I get nostalgic, if that’s the right word, for a perhaps mythical world where the village women would gather at the fountain to get water and news, or one where the men might catch up on worldly affairs over a pint at the local pub. Something, someplace, where real people would look real people in the face, within range of derisive laughter and punch in the nose, and tell their tales, far from the sanctuary and safety of the lecture hall and even farther from the fortress of the copy desk and broadcast newsroom. Even a pulpit, in all but the largest churches, is well within range of an eye-roll and a guffaw.
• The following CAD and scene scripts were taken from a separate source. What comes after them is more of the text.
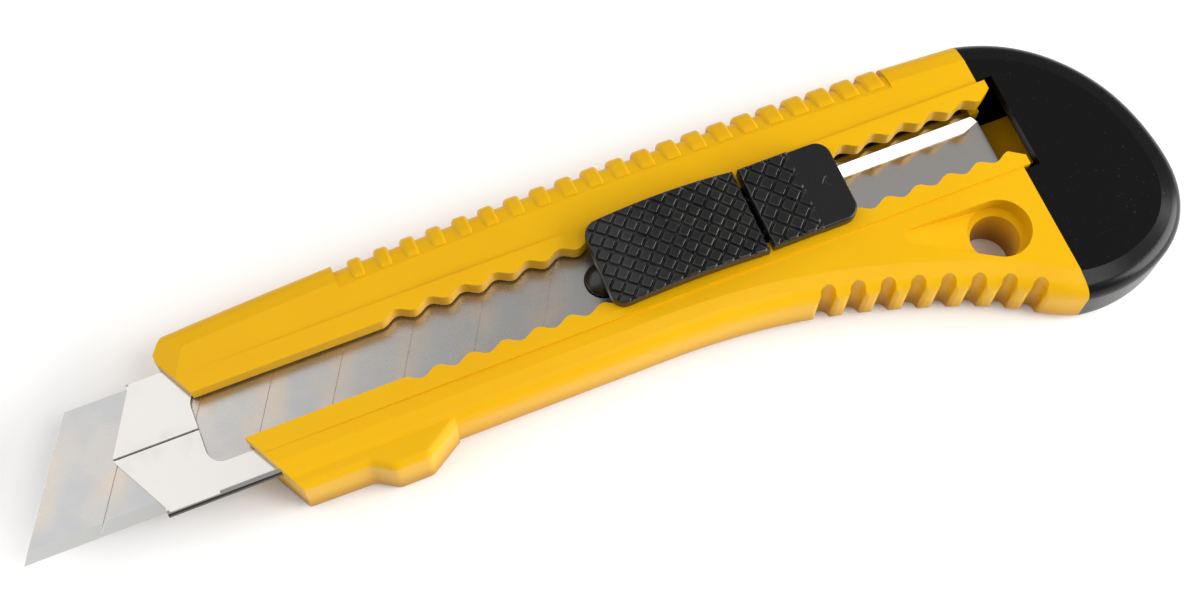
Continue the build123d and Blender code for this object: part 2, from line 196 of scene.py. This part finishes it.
BLADE_PITCH = 10 * MM
BLADE_LEAN = math.tan(math.radians(30.0))
BLADE_EDGE_Y = MIDDLE_Y - 9.0 * MM
BEVEL_WIDTH = 1.7 * MM
BLADE_STEEL = (0.49, 0.475, 0.46, 1)
BLADE_TAN = (0.60, 0.51, 0.42, 1)
BLADE_BLUE = (0.42, 0.44, 0.47, 1)
BEVEL_STEEL = (0.56, 0.56, 0.55, 1)


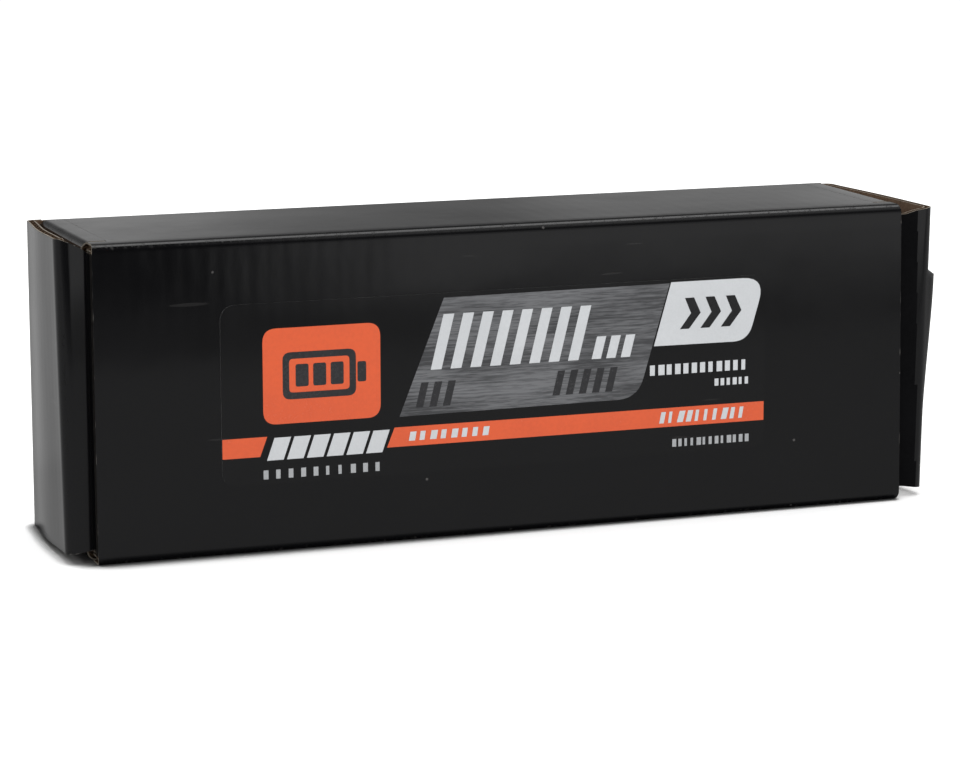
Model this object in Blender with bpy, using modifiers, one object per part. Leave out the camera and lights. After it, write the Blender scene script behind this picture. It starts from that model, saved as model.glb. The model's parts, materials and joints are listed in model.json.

We need something, anything, to breech the bulwark of impenetrable condescension under which we receive our ‘news’. Our modern news sources are more unassailable than Moses, who brought news down from the mountain and yet caught flack even with pillars of cloud and fire to back him up.
There was a brief moment, historically speaking, when social media seemed ready to fill the gap, but the anonymity and, ultimately, censorship, doomed that effort. It did, briefly, have the flavor of a bar, or at least of a bar fight.
Now, we’re not only deprived of the weak fellowship of the Web, but of any chance for a chance gathering, a water cooler moment in which perhaps something unguarded might be said within range of a reaction. Nope, both the physical lockup and, more pervasively, the new thought police have locked that down tight.
Give me the girlish gossip at the well, the drunken rantings at the bar, even the uncle who won’t shut up at Thanksgiving dinner. Get the conversation going, and going both ways.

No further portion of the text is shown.